In 2022, they had 35 such reports and in 2023 they had 54 – an increase of more than 50%.
Those figures echo what agricultural insurer Kyle Lomas has witnessed.
He is seeing an increasing number of farmers being scammed, with just 1% to 2% of all claims being paid in relation to fraud in the past.
"In the last two to three years, we've seen that go threefold, so we're now paying 9% to 10%,” he said.
He believes the size of many farms makes them more vulnerable.
“It's a lot of one-man bands and they're having to farm," he said. "They've got so many pressures on.
"You know, farming covers so much, and then to be an IT savvy person on the internet is probably maybe a stretch.”
He warns that the impact of being scammed can be huge.
“The sums can run into tens of thousands in one transaction," he said. "So that's how serious it could be.
"Some farms only make £10 -20,000 profit in a year. So that can wipe out the whole profit for a number of years for a farmer and could be the end of that farm.”
Rob Alderson was caught out at one of his busiest times. His family have been farming near Ludlow in Shropshire for over a century, with arable crops and livestock on their 420 acres.
“It was at the peak of harvest," Rob said. "I had a busy day, sat down, looked on the internet, I spotted on the Facebook page there was a machine which I thought, if I can get that down here, that will help me this autumn with the loading of the grain.
"The price was very much middle of the road. We're talking between £6,000 or £7,000 pounds."
The seller was convincing, sent photos and a video, and claimed the vehicle was in Scotland. There was no way Rob could spare the time to go that far to view it.
"The questions I was asking him, it was leading me to believe he was looking at the machine outside his office," he said. "I was hooked."
As soon as he paid £6,200, the scammer disappeared. Rob eventually got his money back from his bank.
“It was embarrassing, and then it becomes depressing," he said. "You've just given a quantity of money to somebody you don't know, and you've got nothing back in return."
Facebook Marketplace
A recent investigation by TSB found that more than a third of Facebook Marketplace listings could be fraudulent, with the estimated annual loss to customers reaching nearly £60m.
Countryfile also investigated and quickly found a series of dubious adverts on Facebook Marketplace. We responded to one of the adverts, which claimed to be selling a small tractor for £4,400.
We quickly identified that the pictures in the Facebook advert had been taken from a genuine advert from a reputable farm machinery dealer. They were advertising the tractor for a much more realistic £23,250, and confirmed they still had the tractor in question.

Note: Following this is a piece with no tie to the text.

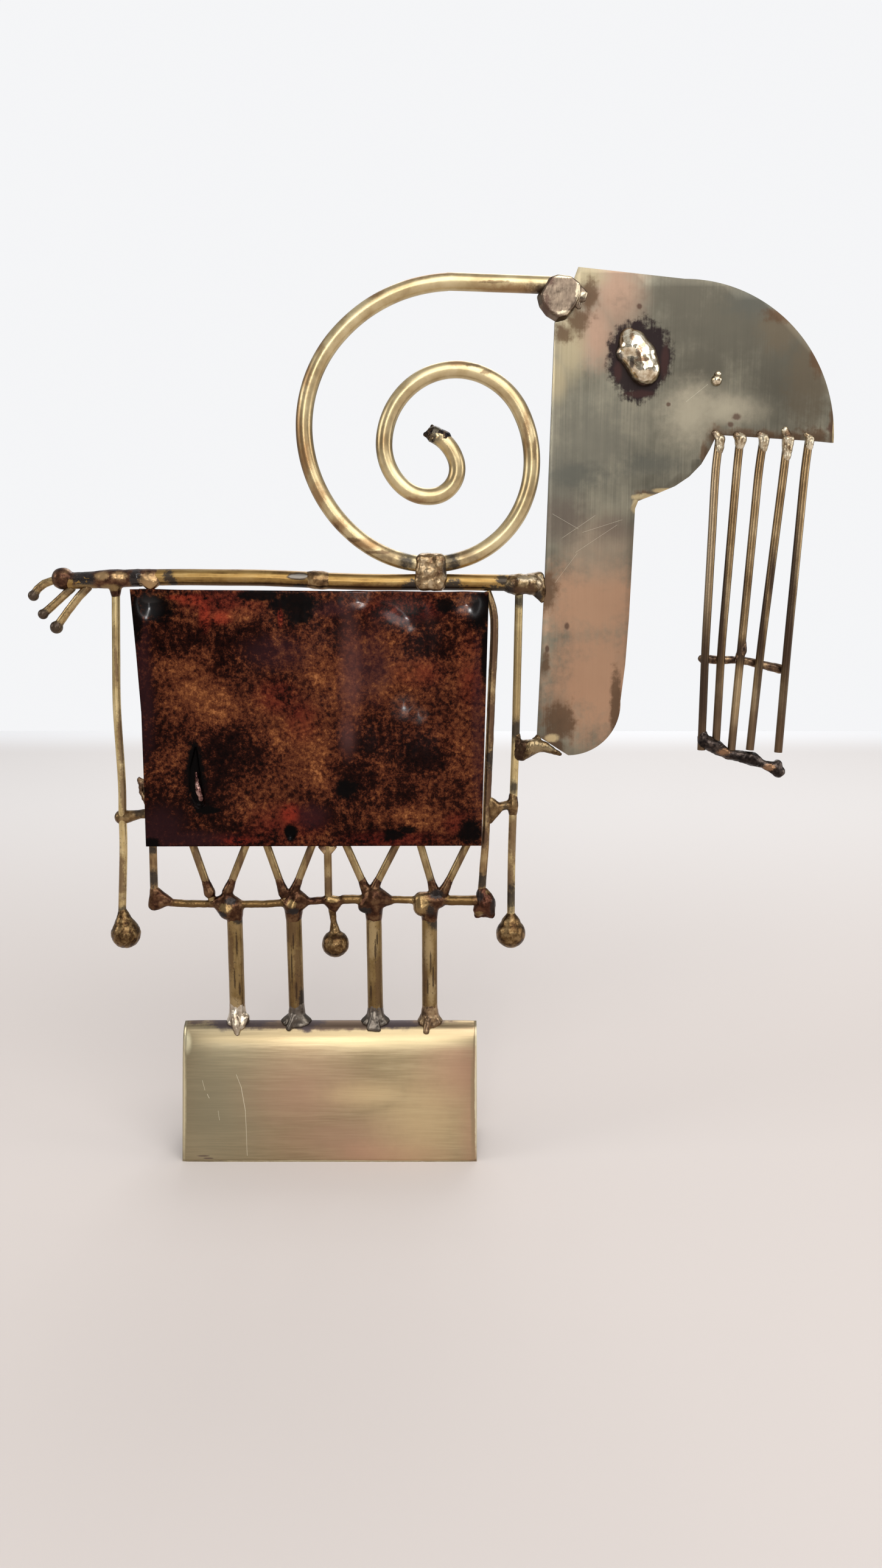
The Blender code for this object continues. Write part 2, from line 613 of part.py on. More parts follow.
# the crossbar lies against the backs of the rods
chain("beard_crossbar", [(x, THIN + radius + GAP, z, radius) for x, z, radius in CROSSBAR], DARK_ROD)
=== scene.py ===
"""The looks of the brutalist goat sculpture: a flat goat in profile, brazed up from brass rod and sheet.

The goat faces +X and its front is -Y. Sizes are millimetres and places are (x, z) or (x, y, z) in
millimetres from the frame's origin, unless a comment says otherwise: each piece is made at that size
and then brought to metres.
"""

import math

import bmesh
import bpy
from mathutils import Matrix, Vector, noise


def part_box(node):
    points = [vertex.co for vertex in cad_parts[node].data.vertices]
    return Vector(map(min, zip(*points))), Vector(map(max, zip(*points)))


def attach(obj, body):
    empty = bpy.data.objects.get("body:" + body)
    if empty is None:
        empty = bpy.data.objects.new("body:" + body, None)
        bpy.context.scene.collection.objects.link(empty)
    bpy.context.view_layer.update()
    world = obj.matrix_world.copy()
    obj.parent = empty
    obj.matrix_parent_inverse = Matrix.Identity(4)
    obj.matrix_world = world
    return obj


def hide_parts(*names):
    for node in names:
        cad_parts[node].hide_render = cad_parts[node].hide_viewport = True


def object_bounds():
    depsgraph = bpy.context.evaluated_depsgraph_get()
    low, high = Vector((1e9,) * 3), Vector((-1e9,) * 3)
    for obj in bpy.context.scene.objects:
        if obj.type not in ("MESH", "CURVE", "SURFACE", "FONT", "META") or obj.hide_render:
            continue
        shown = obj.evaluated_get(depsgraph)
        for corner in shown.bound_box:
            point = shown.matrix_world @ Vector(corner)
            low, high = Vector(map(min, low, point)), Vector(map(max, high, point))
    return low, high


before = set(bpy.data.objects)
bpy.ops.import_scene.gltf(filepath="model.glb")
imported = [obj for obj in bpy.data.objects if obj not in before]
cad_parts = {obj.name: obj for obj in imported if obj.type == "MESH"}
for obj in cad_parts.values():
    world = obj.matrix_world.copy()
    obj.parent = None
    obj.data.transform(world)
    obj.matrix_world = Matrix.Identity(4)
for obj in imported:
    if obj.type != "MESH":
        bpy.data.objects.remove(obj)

CAD_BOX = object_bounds()


# ---------------------------------------------------------------- the folded base
# One strip of brass sheet, folded over a bar into a saddle that stands on its two long edges.
# It is brushed lengthwise by hand, warmed olive to pink by the torch, and browned along the fold,
# where the feet are brazed on. A gold band under the fold is a painted highlight, the left end has
# a painted highlight line and the right end a painted shade line.

MM = 0.001
BASE_LOW, BASE_HIGH = (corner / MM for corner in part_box("base_sheet"))
SHEET = 1.0             # thickness of the brass sheet
RIDGE_RADIUS = 3.7      # outside radius of the fold
WALL_BOW = 0.6          # how far the walls swell out, most of all just under the fold
BOW_REACH = 0.08        # share of the wall over which they do
FOLD_STEPS = 14
WALL_STEPS = 44
BASE_CELL = 1.0         # length of the mesh's faces along the base
EDGE_ROLL = 0.22        # the shears have drawn the cut ends in by this much
EDGE_ROLL_REACH = 2.4
HAND_WAVE = 0.10        # unevenness of the hand-bent sheet
HAND_WAVE_SIZE = 17.0
BURR = 0.22             # height of the nicks along the sawn foot
NICK_OFTEN = 1.3        # nicks in a millimetre, about
OTHER_SIDE = 7.0        # how far apart the nicks' pattern is read for the two long edges
EASING = 22             # passes of smoothing that ease the fold into the walls
CREST_EASE = 3.0        # within this of the crest the unevenness fades from sideways
CREST_SHARE = 0.5       # and this share of it goes down


def put(tree, kind, sockets=(), **settings):
    """Adds a node and sets it up. sockets gives inputs, by name or number, a value or a link."""
    made = tree.nodes.new(kind)
    for setting, value in settings.items():
        setattr(made, setting, value)
    for key, value in dict(sockets).items():
        if isinstance(value, bpy.types.NodeSocket):
            tree.links.new(value, made.inputs[key])
        else:
            made.inputs[key].default_value = value
    return made


def sum_of(tree, operation, *values):
    """The result of a Math node on numbers or sockets."""
    return put(tree, "ShaderNodeMath", enumerate(values), operation=operation).outputs[0]


def vector_of(tree, operation, *values):
    """The result of a Vector Math node: a vector, or the number of a length or a dot product."""
    made = put(tree, "ShaderNodeVectorMath", enumerate(values), operation=operation)
    return made.outputs["Value" if operation in ("LENGTH", "DOT_PRODUCT") else "Vector"]


def start_group(name, kind, inputs, outputs):
    """An empty node group with its named sockets: (tree, what comes in, what goes out)."""
    tree = bpy.data.node_groups.new(name, kind)
    for socket, (socket_kind, value) in inputs.items():
        made = tree.interface.new_socket(socket, in_out="INPUT", socket_type="NodeSocket" + socket_kind)
        if value is not None:
            made.default_value = value
    for socket, socket_kind in outputs.items():
        tree.interface.new_socket(socket, in_out="OUTPUT", socket_type="NodeSocket" + socket_kind)
    return tree, tree.nodes.new("NodeGroupInput").outputs, tree.nodes.new("NodeGroupOutput").inputs


def noise_of(tree, place, scale, detail=3.0, roughness=0.55):
    """A noise between 0 and 1. scale is how many swellings there are in a metre."""
    sockets = {"Vector": place, "Scale": scale, "Detail": detail, "Roughness": roughness}
    return put(tree, "ShaderNodeTexNoise", sockets).outputs[0]


def blend_of(tree, factor, first, second, of_colours=False):
    """first where the factor is 0 and second where it is 1."""
    start, kind, end = (6, "RGBA", 2) if of_colours else (2, "FLOAT", 0)
    return put(tree, "ShaderNodeMix", {0: factor, start: first, start + 1: second},
               data_type=kind).outputs[end]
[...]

After we contacted the scammers, they diverted us away from Facebook to an email account.
They told us that while we couldn’t inspect the vehicle because it was in a warehouse, once we’d paid by bank transfer they’d courier the tractor to us and we’d have five days to change our mind and get a full refund.
They gave an address which is inside a secure part of a docks complex, meaning people couldn’t visit to check them out.

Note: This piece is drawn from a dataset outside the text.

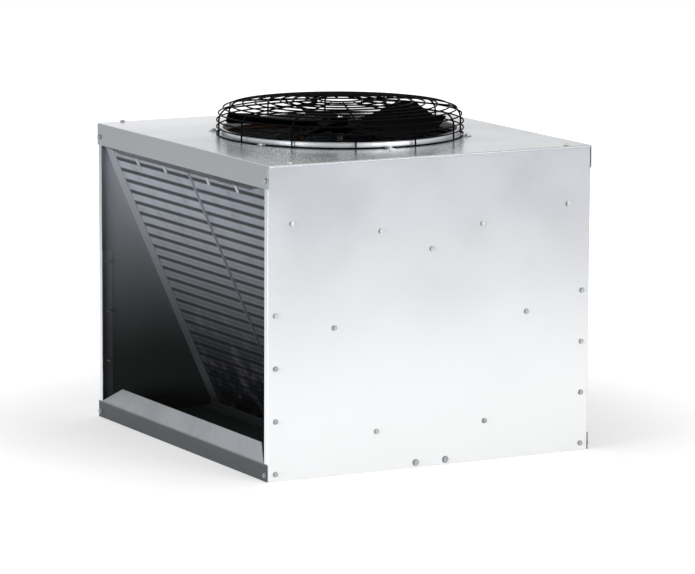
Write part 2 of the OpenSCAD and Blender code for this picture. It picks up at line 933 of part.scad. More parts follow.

They had also stolen the name of a genuine company, and created a fake website in its name. When we called them up and tried to put our evidence to them, they repeatedly denied being scammers.
Meta, which owns Facebook, did not respond to a BBC request for comment.
Arun Chauhan is a lawyer and an expert on fraud. We asked him about the gangs running these types of scams.
He said: “If you think about it, this is a business profession. You have organised crime gangs.
"You have people who just spend their entire day honing their skills on how to dupe people.
"And when they know that a method is working, they're just going to keep perpetrating it, and others will jump on that bandwagon as well.”
He says 40% of all crime in the UK is fraud or cybercrime, but only 1% of the policing budget is used to tackle it and feels that needs to change.
Slick scams
Dr Kreseda Smith is a rural criminologist from Harper Adams University in Shropshire. She’s looked at the impact scams can have on farmers.
"Research that I've done in the past with farmers, looking at how crime affects their mental health, has indicated that this can range anything from anxiety, paranoia, lack of sleep, right through to the extremes of suicidal behaviour," she said.
“It's important not to think that you're an idiot for falling for this. Criminals are clever, and some of the scams they perpetrate are slick.
"Criminals have a good idea of the agricultural calendar. So they know harvest time is a great time to try."
She also said the criminals behind these scams adapt their tactics quickly.
“The recent Budget is very front and centre of farmers minds at the moment, and I think criminals are aware of that," she said.
"And I think this whole issue around inheritance tax may raise the opportunity for criminals to perpetrate some kind of scam, whether it's a way of helping farmers to reduce their liabilities, or some other form. That is a potential."